The other knock on Weeks is that he is not very good defensively. The numbers would seem to bear that out as in 2011 he led the NL in errors by a second baseman and his .969 fielding percentage was the lowest of all starters at the position. It was the fourth time in his career to lead the position in errors.
What those numbers won’t tell you is who was at first base and shortstop. As bad as Weeks might be, the rest of his infield mates last season were even worse. Weeks has gotten much better over the years at routine plays focusing on concentration and footwork. He also makes highlight level plays on a regular basis. His power and speed could help the Green Bay Packers at rush end and he sometimes gets to balls others don’t – and then sometimes makes an error.
Could 2012 be the year he finally puts it all together? He has potential to be in the MVP discussion if he ever does (especially since defense is largely irrelevant in such voting).
3. Neil Walker
Drafted as a catcher to be converted to a third baseman, Walker was given a try by the Pirates at second base when Akinori Iwamura was struggling in 2010. Walker performed adequately in the field and wound up batting .296 with 12 HRs and 66 RBI, 54 of those coming after the All Start Break good for third in the NL.

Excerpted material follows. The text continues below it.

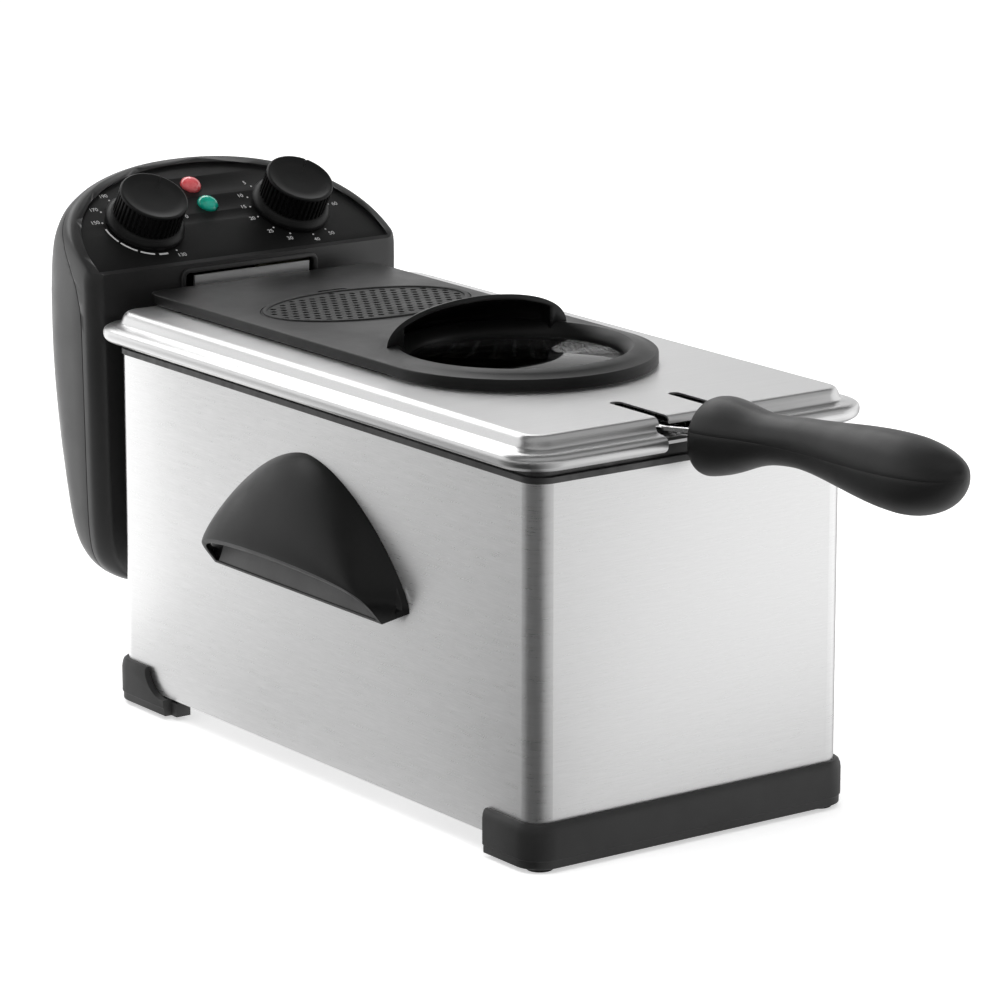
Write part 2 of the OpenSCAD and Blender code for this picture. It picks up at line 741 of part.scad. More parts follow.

He played in 159 games in 2011 and hit a respectable .273 with 12HRs and 83 RBI. He doesn’t have the power of Phillips or Weeks but he should put up numbers that keep him around the bottom of the top 10 at the position.
4. Jose Altuve
Altuve was called up to the majors last season as the Astros marched towards 106 losses and unloaded any contract they could. He showed he could handle himself and has the potential to be a good major league hitter and his speed could lead to some decent stolen base numbers.
He had a lifetime minor league batting average of over .320 and he skipped Triple A and got straight to the big leagues. A player to be watched in the future; he will turn just 22 this season. He probably won’t hit double digit HR’s but he could be a bright spot in what appears to be another dark season in Houston.
5. Daniel Descalso
Descalso has primarily played third base for the Cardinals but will be given a chance this spring to take the second base job in St. Louis with David Freese playing third. Descalso was a perfect example of why the Cardinals sent Tony LaRussa off with a championship last season.
Offering little power or speed, he played great defense down the stretch and joined the rest of the squad by coming up with key hits in big moments during their magical run.
He probably won’t hit much more than .280 and has no power but his steady defense and toughness will probably mesh well with new manager Mike Matheny.
6. Darwin Barney
Barney was drafted by the Cubs in 2007 and made his first appearance with the team in 2010 to play out the end of the season after some trades. In 30 games he hit just .241 but strong spring training in 2011 earned him the job and he had a huge month of April for the Cubs hitting .326 and driving in 14 runs.
He cooled as the season wore on and ended up hitting .276 for the season. He provides little power or speed and may find himself in some type of platoon depending on how this season plays out on the north side of Chicago.